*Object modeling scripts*
'''
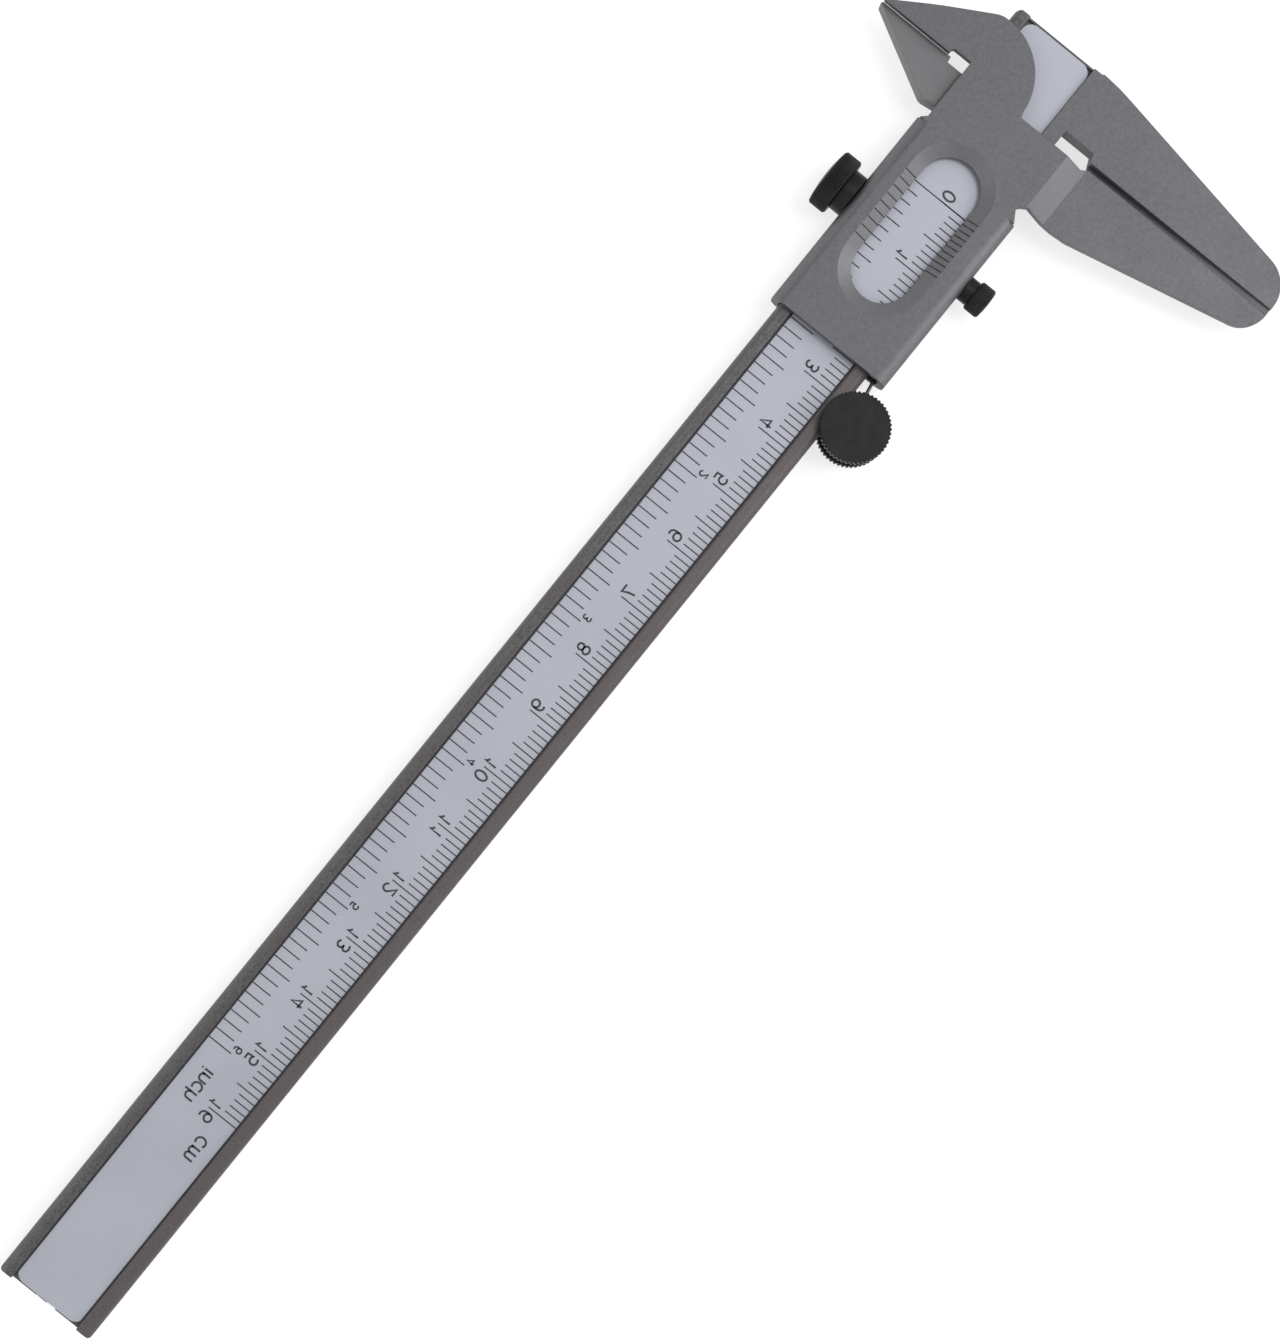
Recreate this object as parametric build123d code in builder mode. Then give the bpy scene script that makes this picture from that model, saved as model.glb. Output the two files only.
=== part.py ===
"""Vernier caliper with a folded-sheet slider, a thumb roller and a flat depth rod, in millimetres.

+X runs along the beam toward the jaw end, +Y toward the small jaws, +Z out of the scale face.
x = 0 is the measuring line of the closed jaws, y = 0 the beam's centre line, z = 0 the beam's back.
The slider is modelled closed, and opens toward -X.
"""

import os
from math import cos, radians, sin, sqrt

from build123d import *

os.makedirs("parts", exist_ok=True)

# ------------------------------------------------------------------ beam, driving dimensions
beam_width = 15.7           # across the two lips
beam_tail = 211.0           # measuring line to the far end
beam_nose = 11.3            # measuring line to the jaw end
beam_thickness = 3.2        # back face to the top of the lips
back_thickness = 1.2        # back plate, also the small fixed jaw
upper_lip = 2.1             # lip beside the inch scale
lower_lip = 2.3             # lip beside the millimetre scale
tail_corner = 0.4           # corner radius at the far end
nose_corner = 0.9           # corner radius at the jaw end
lip_crown = 0.9             # rounding of the lips, outer edge
lip_inner_crown = 0.35      # and inner edge

strip_thickness = 0.4       # loose scale strip
strip_recess = 0.6          # lip top down to the strip
strip_corner = 1.6          # corner radius of the strip
strip_gap = 0.05            # strip to lip, each side
strip_end_gap = 0.3         # strip end to beam end

# ------------------------------------------------------------------ jaws
big_jaw_reach = 45.3        # beam centre line to the tips of the big jaws
small_jaw_reach = 23.0      # beam centre line to the tips of the small jaws
jaw_gap = 0.05              # between the measuring faces of the closed jaws
fixed_jaw_shoulder = 0.2    # how far the fixed jaw swells past the nose
shoulder_depth = 2.2        # where the swelling ends, below the beam's edge
fixed_jaw_bend = 4.2        # where the jaw's straight outer edge starts, below the beam's edge
fixed_jaw_root = 11.0       # width of the fixed jaw below its shoulder
fixed_jaw_tip = 5.5         # and at its tip, before the corner is rounded
fixed_tip_corner = 5.0      # corner radius of that tip
fixed_relief = 2.1          # relief slot, on the fixed jaw's side
relief_depth = 4.9          # relief slot, below the beam's edge
relief_point = 1.0          # length of the slot's pointed end
step_width = 0.85           # step ground into the front of the fixed jaw's measuring edge
step_root_depth = 1.8       # its depth at the root
step_tip_depth = 0.5        # and at the tip
facing_overlap = 1.0        # facing plate past the measuring line, along the lip
small_jaw_width = 6.8       # root width of the small fixed jaw
small_jaw_shoulder = 3.0    # its straight foot above the beam's edge
small_jaw_notch = 0.85      # relief at the foot of its measuring edge
small_jaw_splay = 0.3       # how much narrower its foot is than its shoulder
small_tip_flat = 0.25       # blunt tips of the small jaws
jaw_root_overlap = 1.0      # jaws drawn into the beam's outline, so that they are one plate

# ------------------------------------------------------------------ slider, folded from one sheet
sheet = 1.2                 # sheet thickness
play_z = 0.15               # sheet to the beam's front and back
play_top = 0.15             # sheet to the beam's upper edge
spring_room = 1.55          # sheet to the beam's lower edge, where the spring wire lies
bend_radius = 1.7           # outside radius of the folds
slider_left = 41.1          # measuring line to the slider's left end
upper_wall_end = 9.35       # measuring line to the end of the upper wall
lower_wall_end = 12.7       # measuring line to the end of the lower wall
return_width = 4.4          # width of the folds behind the beam
neck_rise = 0.3             # bridge to the small jaw, above the beam's edge
neck_step = 0.7             # slope between the upper wall and the bridge
wall_corner = 0.3           # small corner breaks of the sheet
front_jaw_width = 8.55      # root width of the small moving jaw
front_jaw_notch = 0.8       # relief at the foot of its measuring edge
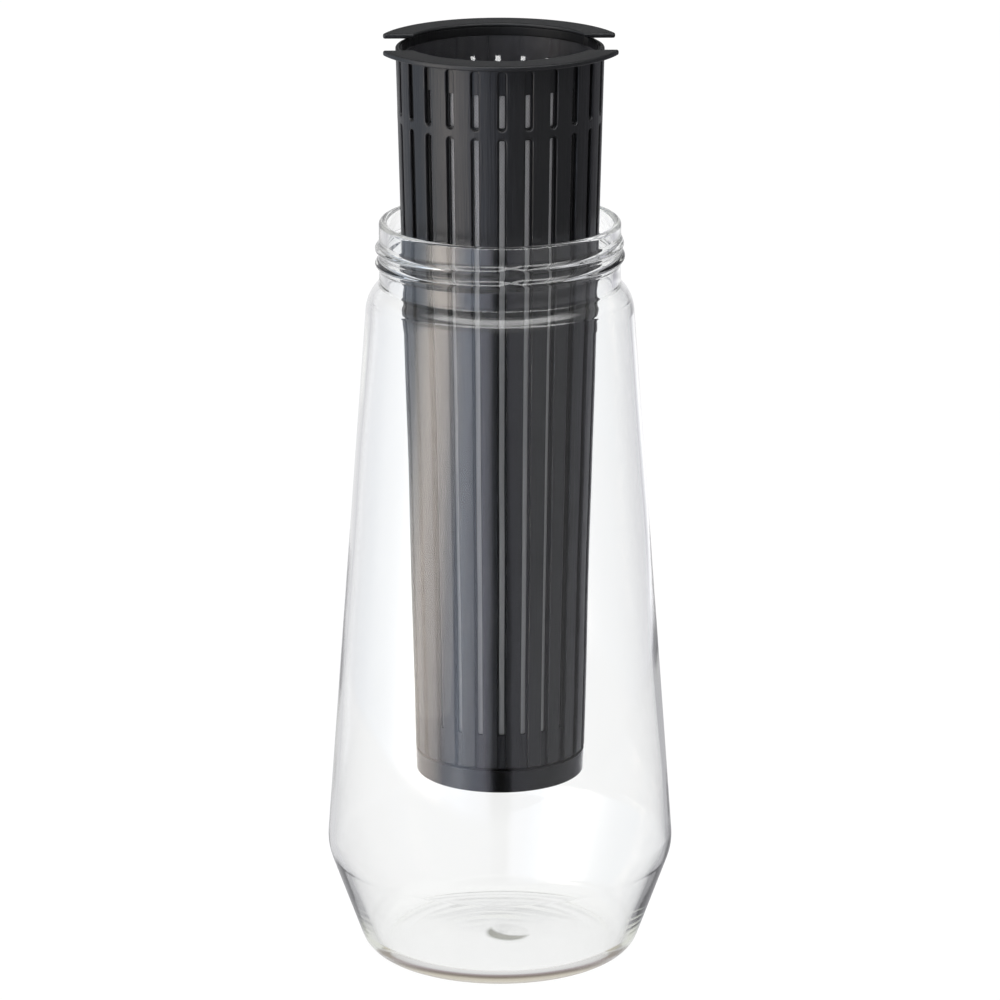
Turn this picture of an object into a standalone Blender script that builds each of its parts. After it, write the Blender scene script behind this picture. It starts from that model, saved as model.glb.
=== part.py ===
"""Cold brew carafe: a blown glass vessel with a ribbed mesh strainer raised out of its neck.

Metres, +Z up. The origin is the middle of the base, on the surface that the carafe stands on.
The strainer is modelled around the underside of its wings, which is the face that seats on the lip.
"""
import math

import bmesh
import bpy
from mathutils import Matrix, Vector

# Glass vessel
GLASS_HEIGHT = 0.2196
NECK_RADIUS = 0.0347
NECK_WALL = 0.0023
NECK_LENGTH = 0.0186
LIP_ROUND = 0.0009
SHOULDER_STEP = 0.0038
SHOULDER_DROP = 0.0050
SHOULDER_HOLLOW_ROUND = 0.0025
SHOULDER_ROUND = 0.0050
KNEE_RADIUS = 0.0510
KNEE_HEIGHT = 0.0324
KNEE_ROUND = 0.0120
FOOT_CORNER_RADIUS = 0.0390
HEEL_ROUND = 0.0070
BODY_WALL = 0.0017
FLOOR_THICKNESS = 0.0028
PUSH_UP_RADIUS = 0.0280
PUSH_UP_HEIGHT = 0.0009

# Clearances
FIT_GAP = 0.0003
NECK_TO_STRAINER_GAP = 0.0027
FLOOR_TO_STRAINER_GAP = 0.0022

# Strainer frame
WING_OVERHANG = 0.0008
WING_THICKNESS = 0.0015
WING_EDGE_ROUND = 0.0004
WING_TIP_ROUND = 0.0008
NOTCH_HALF_WIDTH = 0.0116
NOTCH_SINK = 0.0001
STRAINER_DRAFT = math.radians(1.42)
FRAME_WALL = 0.0019
COLLAR_WALL = 0.0026
COLLAR_DEPTH = 0.0020
FRAME_END_CHAMFER = 0.0007

# Grooves between the ribs, and the windows in their floors
RIB_COUNT = 24
GROOVE_WIDTH = 0.0022
GROOVE_DEPTH = 0.0011
WINDOW_WIDTH = 0.0015
UPPER_GROOVE_TOP = 0.0013
UPPER_GROOVE_LENGTH = 0.0170
RING_BAR_HEIGHT = 0.0023
UPPER_WINDOW_LENGTH = 0.0095
WINDOW_END_MARGIN = 0.0006
LOWER_WINDOW_STOP = 0.0103

# Mesh sleeve and bottom cup
MESH_THICKNESS = 0.00035
CUP_HEIGHT = 0.0067
CUP_FLOOR = 0.0016
CUP_WALL = 0.0012
CUP_SET_BACK = 0.0001
CUP_EDGE_ROUND = 0.0008
CUP_INNER_ROUND = 0.0015
SPIGOT_HEIGHT = 0.0050

# How far the strainer is shown raised above its seat
STRAINER_LIFT = 0.0500

# Finishes
GLASS_COLOR = (0.95, 0.97, 0.97)
GLASS_ROUGHNESS = 0.0
FRAME_COLOR = (0.018, 0.018, 0.020)
FRAME_ROUGHNESS = 0.42
CUP_COLOR = (0.018, 0.018, 0.020)
CUP_ROUGHNESS = 0.32
MESH_COLOR = (0.32, 0.32, 0.33)
MESH_ROUGHNESS = 0.55

# Facets
GLASS_STEPS = 64
STRAINER_STEPS = 2 * RIB_COUNT
PUSH_UP_STEPS = 3
ARC_STEP = math.radians(19.0)
SLOT_END_STEPS = 4

# Share of a line that the rounding of one of its ends may take up
ROUNDING_ROOM = 0.48
# Points closer than this are welded
WELD_DISTANCE = 0.00001
# How far the notch cutter runs past what it cuts
CUTTER_REACH = 0.010

# Worked out from the values above
TAPER = math.tan(STRAINER_DRAFT)
SEAT_HEIGHT = GLASS_HEIGHT + FIT_GAP
NECK_BORE_RADIUS = NECK_RADIUS - NECK_WALL
FRAME_TOP_RADIUS = NECK_BORE_RADIUS - NECK_TO_STRAINER_GAP
WING_RADIUS = NECK_RADIUS + WING_OVERHANG
MOUTH_RADIUS = FRAME_TOP_RADIUS - COLLAR_WALL
CUP_BOTTOM = FLOOR_THICKNESS + FLOOR_TO_STRAINER_GAP - SEAT_HEIGHT
CUP_SHOULDER = CUP_BOTTOM + CUP_HEIGHT
FRAME_BOTTOM = CUP_SHOULDER + FIT_GAP
LOWER_GROOVE_TOP = UPPER_GROOVE_TOP + UPPER_GROOVE_LENGTH + RING_BAR_HEIGHT


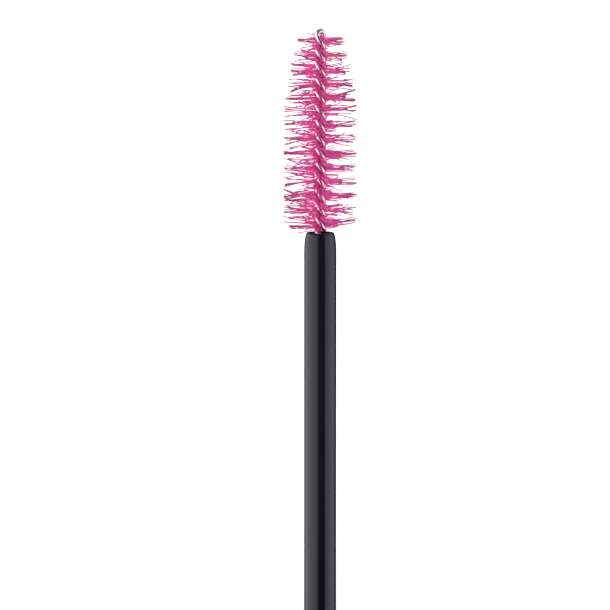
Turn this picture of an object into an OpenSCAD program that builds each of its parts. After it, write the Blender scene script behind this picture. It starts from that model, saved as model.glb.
'''
*TO BE DONE*
Within the material above, extract exactly the lines that start at the line containing "Turn this picture of an object into a standalone" and stop after the line containing "from mathutils import Matrix, Vector", and only those.

*WRITTEN RESPONSE*
Turn this picture of an object into a standalone Blender script that builds each of its parts. After it, write the Blender scene script behind this picture. It starts from that model, saved as model.glb.
=== part.py ===
"""Cold brew carafe: a blown glass vessel with a ribbed mesh strainer raised out of its neck.

Metres, +Z up. The origin is the middle of the base, on the surface that the carafe stands on.
The strainer is modelled around the underside of its wings, which is the face that seats on the lip.
"""
import math

import bmesh
import bpy
from mathutils import Matrix, Vector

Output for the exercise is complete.